St. John’s College (established 1696)
Formerly known as King William’s School, St. John’s College received a charter under its present name in 1784. In 1964, the Annapolis, Maryland–based school opened another campus in Santa Fe, New Mexico, as a response to the high numbers of qualified applicants. The college only offers one bachelor’s degree in liberal arts, and one master’s program available at the Annapolis campus in liberal arts as well. For those seeking the other master’s program, Master of Arts in Eastern Classics, they’ll have to attend the Santa Fe campus. Perhaps the most unique thing about the college is the absence of grades—while grades are given on a regular scale, the only time you’ll see them is if you ask directly. There will also be no use of modern textbooks or lectures, as St. John’s College only believes in using a series of manuals for higher learning.
The College of William and Mary (established 1693)

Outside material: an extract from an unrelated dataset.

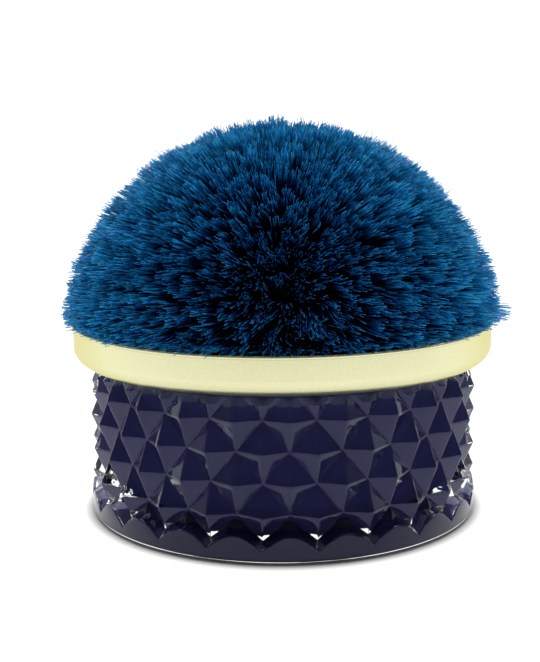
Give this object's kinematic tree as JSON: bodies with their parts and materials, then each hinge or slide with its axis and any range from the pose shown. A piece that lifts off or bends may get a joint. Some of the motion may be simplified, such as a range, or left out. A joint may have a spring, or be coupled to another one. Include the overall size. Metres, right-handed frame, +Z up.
{
  "type": "vanity trinket box",
  "caption": "Round pressed-glass trinket box with a navy lining, and a gold pan lid topped by a dense dome of blue bristles; the lid lifts off.",
  "frame": {"origin": "centre of the jar's foot, on the surface that it stands on", "axes": "+Z up along the jar's axis, the way the lid lifts; +X and +Y alike, as the jar and lid are round"},
  "size_m": [0.1098, 0.1098, 0.0965],
  "materials": {
    "clear_glass": "pressed clear glass, fire polished",
    "navy_lacquer": "navy gloss lining",
    "champagne_gold": "satin pale gold sheet metal",
    "black_plastic": "moulded, fine matt grain",
    "clear_silicone": "translucent silicone",
    "beech_block": "turned beech, bare",
    "zinc_plated_steel": "zinc plated",
    "blue_bristle": "fine glossy blue synthetic fibre"
  },
  "bodies": {
    "jar": {"glass_jar": "clear_glass", "navy_liner": "navy_lacquer"},
    "lid": {"lid_pan": "champagne_gold", "lid_plug": "black_plastic", "seal_ring": "clear_silicone", "tuft_block": "beech_block", "block_screw_1": "zinc_plated_steel", "block_screw_2": "zinc_plated_steel", "block_screw_3": "zinc_plated_steel", "block_screw_4": "zinc_plated_steel", "bristle_row_1": "blue_bristle", "bristle_row_2": "blue_bristle", "bristle_row_3": "blue_bristle", "bristle_row_4": "blue_bristle", "bristle_row_5": "blue_bristle", "bristle_row_6": "blue_bristle", "bristle_crown": "blue_bristle"}
  },
  "joints": [
    {"name": "lid_lift", "type": "slide", "parent": "jar", "child": "lid", "axis": [0, 0, 1], "range_m": [0, 0.06]}
  ]
}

This public research university in Williamsburg, Virginia, was founded in 1693 by King William III and Queen Mary II under a royal charter. During the first century of its existence, the College of William and Mary was a meeting place for lawyers and those interested in the law profession. Now, the school offers four professional programs—law, business, education, and marine science. Among many other notable figures, the university has taught the likes of George Washington, Jon Stewart, and James Comey.
Harvard University (established 1636)
Founded by clergyman John Harvard in 1636, Harvard University is the oldest institution of higher learning in the United States, and because of its influence and wealth, one of the most prestigious as well. Harvard University is located in Cambridge, Massachusetts, and is one of the foremost research universities in the country, housing the immense Harvard Library, which is the largest academic library in the world with 79 individual libraries holding over 18 million volumes. Unsurprisingly, the university is the alma mater to many notable figures, including Theodore Roosevelt, John F. Kennedy, Jill Abramson, Bill Gates, Natalie Portman, Mark Zuckerberg, and Barack Obama.